One of the coins to do so is EMC2, which has a market cap of nearly $10 million but previously could have been 51%-attacked for a couple thousand dollars. It experiences frequent trading. The primary goal of EMC2 is as a fundraising utility for independent scientific research. Based in Quebec, they were one of the first altcoins (along with Litecoin) to implement the Lightning Network after Bitcoin.
The Einsteinium Foundation writes on the subject:
Firstly, we want to address a large concern expressed by our community. In August, the Einsteinium network experienced fluctuations in hash power which resulted in a number of orphaned blocks. […] Exchanges temporarily disabled withdrawals and deposits as precaution. We apologize for any distress or inconvenience caused by this, but we responded promptly and situation is under control. […]
We have chosen Komodo’s Delayed Proof Of Work (dPoW) as the solution. It increases security tremendously. Using it, every N-th Einsteinium block will be recorded in Bitcoin’s chain and remain there permanently. Those blocks will act as the guardians for the whole EMC2 network.

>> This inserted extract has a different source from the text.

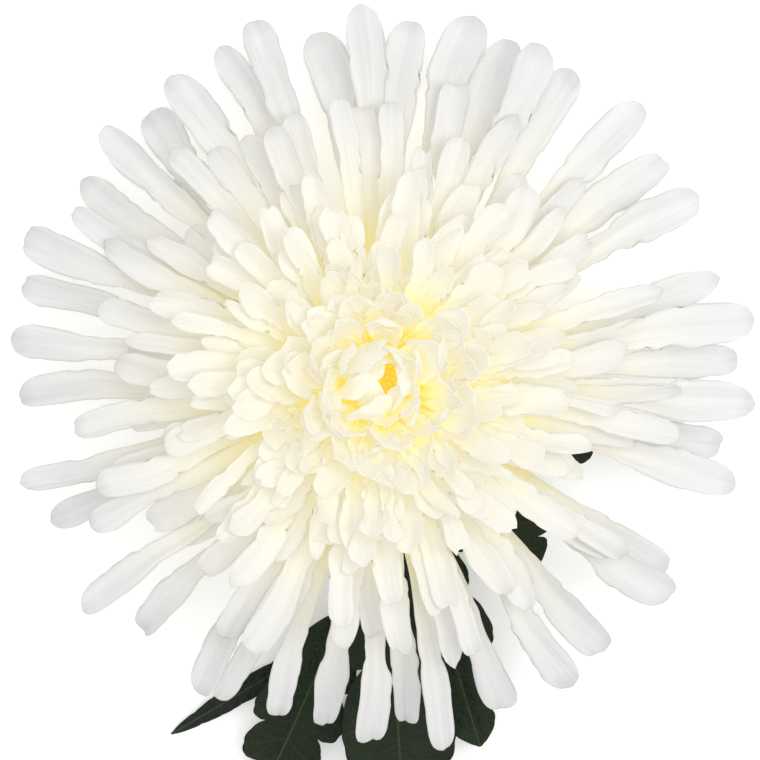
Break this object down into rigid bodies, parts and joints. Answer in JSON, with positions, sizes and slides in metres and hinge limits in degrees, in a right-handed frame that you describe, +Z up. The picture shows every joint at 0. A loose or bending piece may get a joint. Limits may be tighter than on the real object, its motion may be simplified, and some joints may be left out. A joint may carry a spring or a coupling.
{
  "type": "spider chrysanthemum",
  "caption": "Cut spider chrysanthemum lying on its side: an ivory bloom of long spoon-tipped florets on a ribbed, leafy stem.",
  "frame": {"origin": "middle of the footprint, on the surface that the flower lies on", "axes": "+Z up from the surface; +Y along the stem, from its cut end towards the bloom; +X to the right of the bloom seen from above"},
  "size_m": [0.1582, 0.3228, 0.0633],
  "materials": {
    "petal": "soft satin petal, ivory with a pale yellow heart",
    "disc": "golden disc florets",
    "bract": "matt green bracts with pale edges",
    "stem": "matt green, finely ribbed and downy",
    "leaf": "dark green leaf, faint sheen, paler veins"
  },
  "bodies": {
    "root": {"ray_florets": "petal", "disc_florets": "disc", "bract_cup": "bract", "stem": "stem", "leaf_back": "leaf", "leaf_left": "leaf", "leaf_right": "leaf", "leaf_low_right": "leaf", "leaf_over_stem": "leaf", "leaf_near_right": "leaf", "leaf_near_left": "leaf", "leaf_slim": "leaf", "leaf_stem_right": "leaf", "leaf_stem_left": "leaf"}
  },
  "joints": []
}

Community-oriented, none of the dedicated members receive pay. Some development receives funding. ICO funds have been earmarked to pay for Bitcoin transactions for 8 years.
However, Fairbank says that much like Linux, Bitcoin, and other open-source projects, companies are growing up within the ecosystem. Linux was just a passion project of a Finnish college student until companies started to seriously develop code for it and on top of it. The Linux Kernel today has full-time employees from some of the largest tech companies in the world contributing to its development, with its creator Linus Torvalds largely still in charge of final changes.

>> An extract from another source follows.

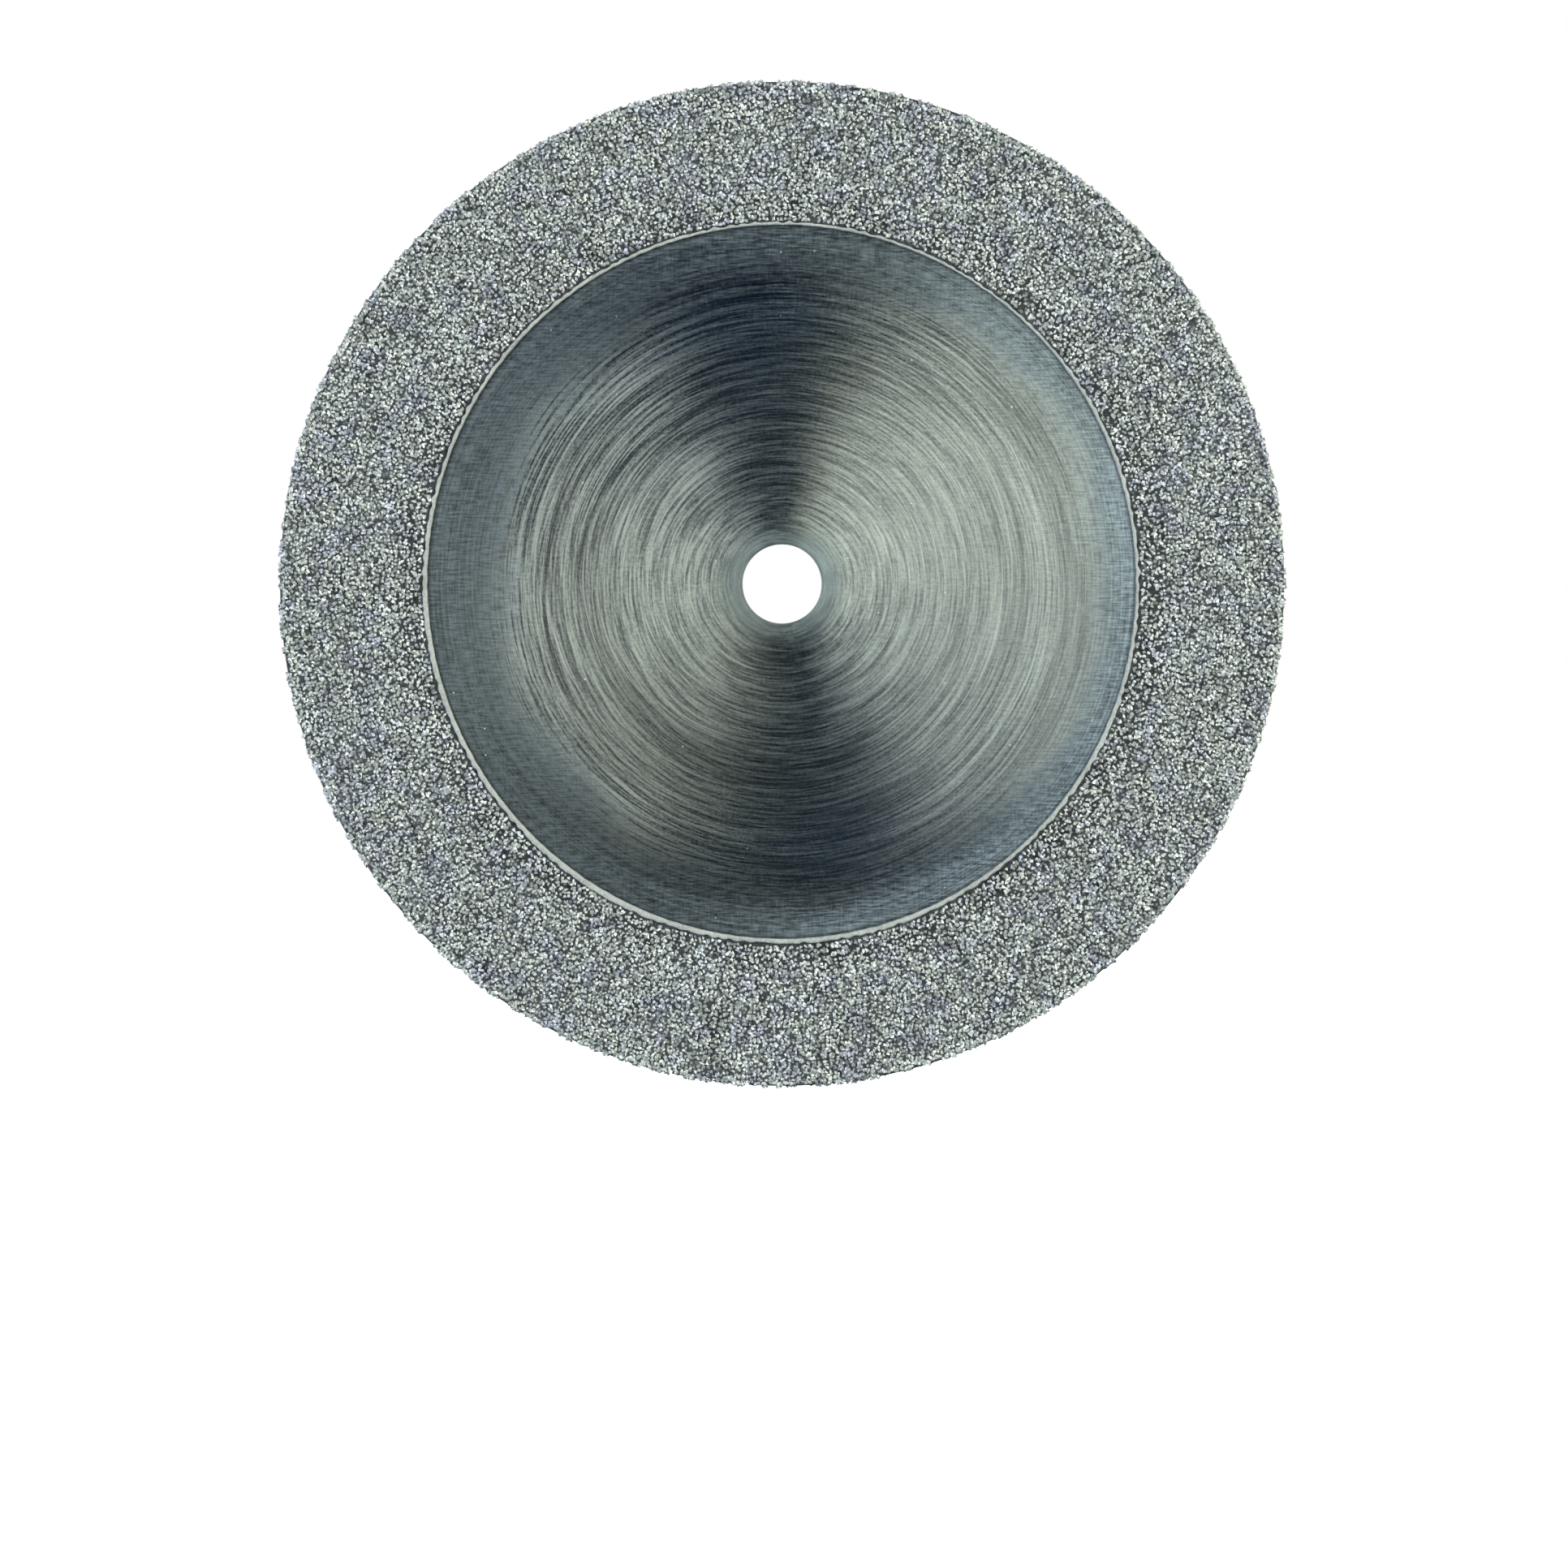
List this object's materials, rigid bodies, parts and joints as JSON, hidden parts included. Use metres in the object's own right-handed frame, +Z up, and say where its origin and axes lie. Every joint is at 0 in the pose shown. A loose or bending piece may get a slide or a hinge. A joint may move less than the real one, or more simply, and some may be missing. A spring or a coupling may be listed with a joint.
{
  "type": "diamond grinding wheel",
  "caption": "Thin round steel disc with a small centre hole, its outer band and rim coated on both faces with one layer of nickel-bonded diamond grit, for grinding and cutting stone.",
  "frame": {"origin": "centre of the bore, halfway through the disc's thickness", "axes": "+Y along the bore, the axis that the disc spins about; the front face looks toward -Y; +Z up, with the disc standing upright in the XZ plane"},
  "size_m": [0.022, 0.0004, 0.022],
  "materials": {
    "steel": "lapped bright sheet steel with fine circular scratches",
    "nickel": "satin electroplated nickel",
    "diamond": "one layer of sharp translucent diamond crystals"
  },
  "bodies": {
    "root": {"steel_core": "steel", "rim_nickel_bond": "nickel", "rim_diamond_grit": "diamond", "front_plating_lip": "nickel", "front_nickel_bond": "nickel", "front_diamond_grit": "diamond", "back_plating_lip": "nickel", "back_nickel_bond": "nickel", "back_diamond_grit": "diamond"}
  },
  "joints": []
}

The ecosystem is growing organically, says Fairbank, based on the demands of security and usability. Komodo offers an interesting crossroads between Bitcoin and Ethereum worldviews – on the one hand, you want a lot of hashpower backing your blockchain, and on the other, you want to be able to deploy smart contracts with similar ease to Ethereum. This is the thrust of Komodo’s aims.
In conclusion, we asked Ben Fairbank what industries he thinks will pick up Komodo the most in the coming years. As we’re often hearing these days, the word “gaming” came up a lot. The gaming industry is one of the few that has not experienced a slow-down in for almost a decade, if not longer.

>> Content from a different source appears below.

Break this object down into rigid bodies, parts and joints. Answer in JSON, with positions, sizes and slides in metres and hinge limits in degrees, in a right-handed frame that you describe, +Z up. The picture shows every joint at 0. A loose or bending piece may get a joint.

I think that the industries that will make the most use of Komodo those that need more exceptions than a basic smart contract. Our platform is currently geared more toward gaming and rewards points programs. […] It will be able to automate a lot of these processes. The new crypto conditions contracts mean that any business could utilise the komodo technology to build on.
Fairbank believes that Komodo is nearing its Red Hat moment. While it is a partner with Amazon Web Services in building a 1-million-transaction-per-second product, he thinks one of the big hold-ups in blockchain is companies that help others implement and actually use blockchain technology. He personally believes that at least one or two companies will crop up within the Komodo ecosystem to facilitate more adoption.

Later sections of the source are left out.